The ability to recognize changes in temperature is vitally important to survival in most species. The thermosensory system can keep an animal (or human) from exposure to extreme temperatures (such as the jerk reflex when touching a hot stove). It can help an animal find an appropriate environment in which to live. Some animals can even use it to find prey. A snake, for example, has infrared sensors in its facial pit; these sensors can detect a 0.003°C change in temperature, allowing the snake to catch prey even in the dark. A human can sense temperature changes as small as 0.1°C. Thermosensory behavior is even seen in the common fruit fly, Drosophila melangastor. But the genetic and molecular mechanisms behind this behavior are not yet fully understood.
Dr. Garrity’s lab uses both the adult and larval fruit fly to study these mechanisms. D. melangastor larvae are quite sensitive to temperature changes, and, when placed on a dish that is cool on one side and warm on the other, they will move toward the cooler side.
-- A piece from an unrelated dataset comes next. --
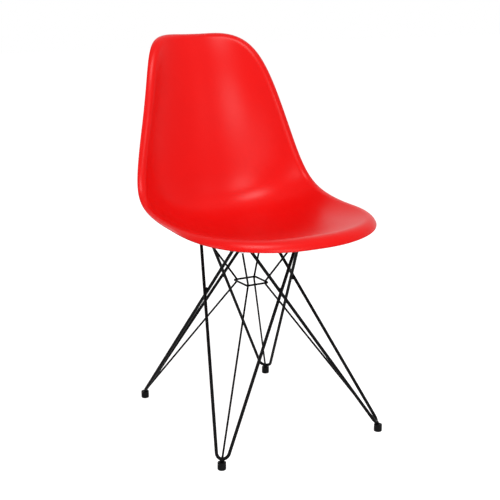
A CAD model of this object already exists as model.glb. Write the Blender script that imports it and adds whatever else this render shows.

The Garrity lab has identified a gene, dTRP1a, which is essential for thermotaxis, the recognition of temperature. When this gene is knocked out in larvae, they can no longer make the choice between cool and hot. Dr. Garrity’s team found that dTRP1a is needed for thermotaxis in both larvae and adults, but not for high-temperature recoil, a behavior in flies similar to jerking away from a hot stove. Flies lacking in dTRP1a are still able to exhibit recoil behavior, meaning there is a separate neural circuit involved.
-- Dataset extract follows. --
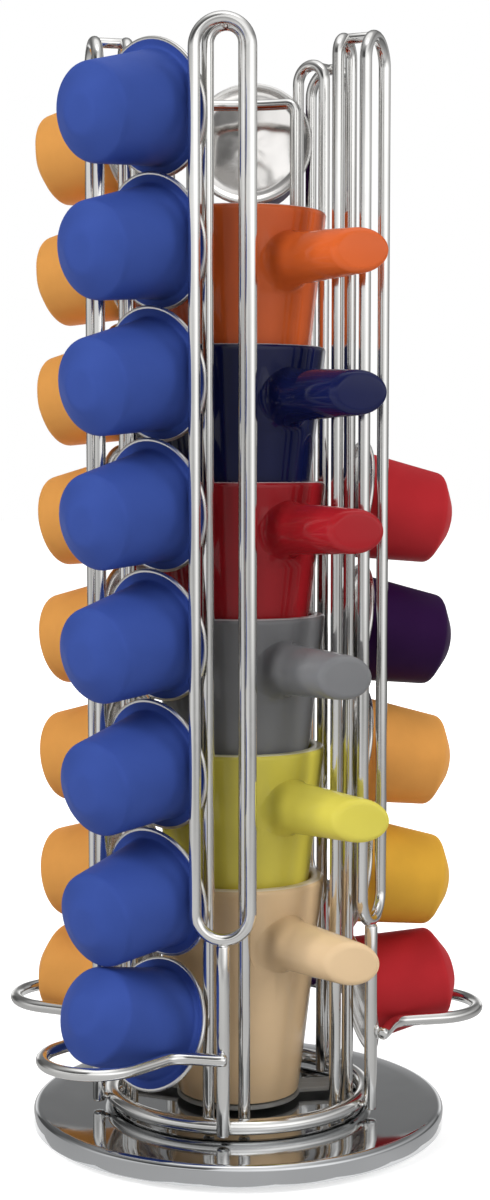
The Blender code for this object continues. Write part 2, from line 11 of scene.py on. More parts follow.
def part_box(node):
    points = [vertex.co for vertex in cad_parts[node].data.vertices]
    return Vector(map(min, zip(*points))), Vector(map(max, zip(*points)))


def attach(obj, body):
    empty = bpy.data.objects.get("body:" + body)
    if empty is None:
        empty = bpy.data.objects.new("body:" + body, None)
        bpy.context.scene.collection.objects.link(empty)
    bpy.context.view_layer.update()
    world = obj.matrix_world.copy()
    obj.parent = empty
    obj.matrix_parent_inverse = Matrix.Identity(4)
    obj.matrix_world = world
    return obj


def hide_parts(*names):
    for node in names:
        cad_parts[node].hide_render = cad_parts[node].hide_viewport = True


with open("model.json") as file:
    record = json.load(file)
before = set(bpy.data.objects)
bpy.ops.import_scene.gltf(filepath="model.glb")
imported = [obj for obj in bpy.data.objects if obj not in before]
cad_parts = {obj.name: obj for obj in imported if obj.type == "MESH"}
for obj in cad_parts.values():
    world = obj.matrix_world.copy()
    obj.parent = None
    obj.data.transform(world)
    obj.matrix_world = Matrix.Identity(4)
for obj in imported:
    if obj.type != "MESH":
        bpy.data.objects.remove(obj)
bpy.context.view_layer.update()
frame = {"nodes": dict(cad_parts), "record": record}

# Lengths of the object are in millimetres and become metres in its meshes
MM = 0.001
FIT_GAP = 0.3
UP = Vector((0, 0, 1))

# Rubber pad and mirror base
FOOT_RADIUS = 52.3
FOOT_THICKNESS = 1.4
FOOT_EDGE = 0.3
FOOT_EDGE_STEPS = 3
FOOT_SIDES = 96
BASE_RADIUS = 58.6
BASE_BOTTOM = 1.7
BASE_TOP = 7.6
BASE_EDGE = 1.8
BASE_EDGE_STEPS = 12
BASE_FOOT_EDGE = 0.4
BASE_FOOT_EDGE_STEPS = 4
BASE_RIM_WIDTH = 6.0
BASE_MIDDLE_RADIUS = 18.0
BASE_SIDES = 160
BORE_RADIUS = 3.08
COUNTERBORE_RADIUS = 7.0
COUNTERBORE_DEPTH = 3.0

# Washer and rivet; the rivet's dome is given by radius and height over its underside
WASHER_RADIUS = 10.0
WASHER_BOTTOM = 7.9
WASHER_TOP = 8.7
WASHER_EDGE = 0.2
WASHER_SIDES = 64
RIVET_RADIUS = 3.0
RIVET_TAIL_RADIUS = 4.5
RIVET_TAIL_BOTTOM = 2.9
RIVET_TAIL_TOP = 4.4
RIVET_TAIL_EDGE = 0.3
RIVET_HEAD_BOTTOM = 10.5
RIVET_DOME = ((5.3, 0), (5.5, 0.2), (5.4, 0.7), (4.6, 1.1), (3.2, 1.35), (0, 1.4))
RIVET_SIDES = 48

# Hub plate
HUB_BOTTOM = 9.0
HUB_TOP = 10.2
HUB_RADIUS = 17.6
HUB_ARM_WIDTH = 9.5
HUB_EDGE = 0.25
HUB_EDGE_STEPS = 2
HUB_TIP_STEPS = 6
HUB_ROUND_STEPS = 24
HOLE_OVERRUN = 4.0

# Frame wires, each with its own radius
WIRE_SIDES = 20
WIRE_BEND_STEPS = 24
RING_RADIUS = 36.1
RING_WIRE = 2.2
RING_HEIGHT = 10.5
RING_STEPS = 144
POST_RADIUS = 40.4
POST_WIRE = 1.8
POST_BOTTOM = 9.0
POST_SINK = 0.6
POST_SHARES = (0, 0.25, 0.5, 0.75, 1)
LOOP_WIRE = 1.65
LOOP_TOP = 304.0
OUTER_BOTTOM = 62.8
OUTER_HALF = 7.4
INNER_HALF = 4.85
INNER_WIRE_REACH = 31.95
INNER_RADIUS = math.sqrt(INNER_WIRE_REACH ** 2 - INNER_HALF ** 2)
INNER_LEG_BOTTOM = 8.6
SPACER_WIRE = 1.4
SPACER_SIDES = 16

# Cross wire between the two stations at the back
BRIDGE_WIRE = 1.6
BRIDGE_HEIGHT = 293.2
BRIDGE_LEG = 45.5
BRIDGE_CORNER = 2.6
BRIDGE_CORNER_STEPS = 10
BRIDGE_INSET = 3.5
BRIDGE_BEND = math.radians(14)

# Stop wire under the capsules
STOP_WIRE = 1.7
STOP_HEIGHT = 31.2
STOP_HALF = 14.6
STOP_START = 45.6
STOP_END = 56.4
STOP_RADIUS = 44.2
STOP_POST_EASE = 5.7
STOP_SIDE_EASE = 4.8
STOP_OVERSHOOT = 1.5
STOP_SIDE_STEPS = 14
STOP_LOBE_STEPS = 28

# Ends of the wires and welds between them, as shares of their length and radius
WIRE_END_SHARES = ((0, 0.5), (0.15, 0.86), (0.5, 1.0))
WELD_SHARES = (-0.9, -0.7, -0.4, 0, 0.4, 0.7, 0.9)
WELD_RIPPLE_SHARE = 0.06
WELD_RIPPLES = 9
WELD_SIDES = 12
WELD_STAND_OFF = 0.1
UPRIGHT_WELD_LENGTH = 2.2
UPRIGHT_WELD_RADIUS = 0.85
FLAT_WELD_LENGTH = 1.9
FLAT_WELD_RADIUS = 0.8

# Capsules: outlines by radius and height over the lid, the rolled rim, and the folds of the foil
CAPSULE_SIDES = 56
FOIL_OUTLINE = ((0, 0.05), (4, 0.11), (7.5, 0.27), (10.5, 0.51), (13, 0.78), (14.3, 0.90), (15.1, 0.88),
                (15.8, 0.72), (16.5, 0.56))
FLANGE_RADIUS = 17.1
FLANGE_HEIGHT = 0.10
ROLL_CENTRE = (17.82, 0.66)
ROLL_RADIUS = 0.62
ROLL_ANGLES = (240, 440)
ROLL_STEPS = 11
COLLAR_OUTLINE = ((17.62, 1.25), (17.1, 1.16), (16.2, 1.08), (15.72, 1.14), (15.42, 1.36), (15.26, 1.8),
                  (15.14, 2.5), (14.98, 3.3))
WALL_OUTLINE = ((14.84, 4.8), (14.40, 9.4), (13.94, 14.1), (13.50, 18.7), (13.12, 22.8))
NOSE_OUTLINE = ((13.02, 23.7), (12.84, 24.3), (12.50, 24.8), (12.00, 25.22), (9.6, 26.62), (7.3, 27.92),
                (6.3, 28.45), (5.4, 28.82), (4.4, 28.98), (2.4, 29.04), (0, 29.05))

# Each set of folds by its number, twist per millimetre and weight
FOLD_WAVES = ((5, 0.7, 1.0), (9, -1.3, 0.7))
FOLD_HEIGHT = 0.05
FOLD_LIFT = 1.7
FOLD_REACH = 16.7
FOLDED_RADIUS = 16.4
FOLDED_HEIGHT = 0.95
SAME_POINT_DIGITS = 7
LID_END_SHARE = 0.9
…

Dr. Garrity ended his talk with a discussion of a new comparative study the lab is involved in, comparing D. melangastor with another type of fruit fly, Drosophila mojanvensis, which lives in the Sonoran desert. These flies live in cacti and can survive temperatures up to 110°F. They are comparing the two dTRP1a genes to see what differences between them can account for the different heat thresholds seen in these two related species.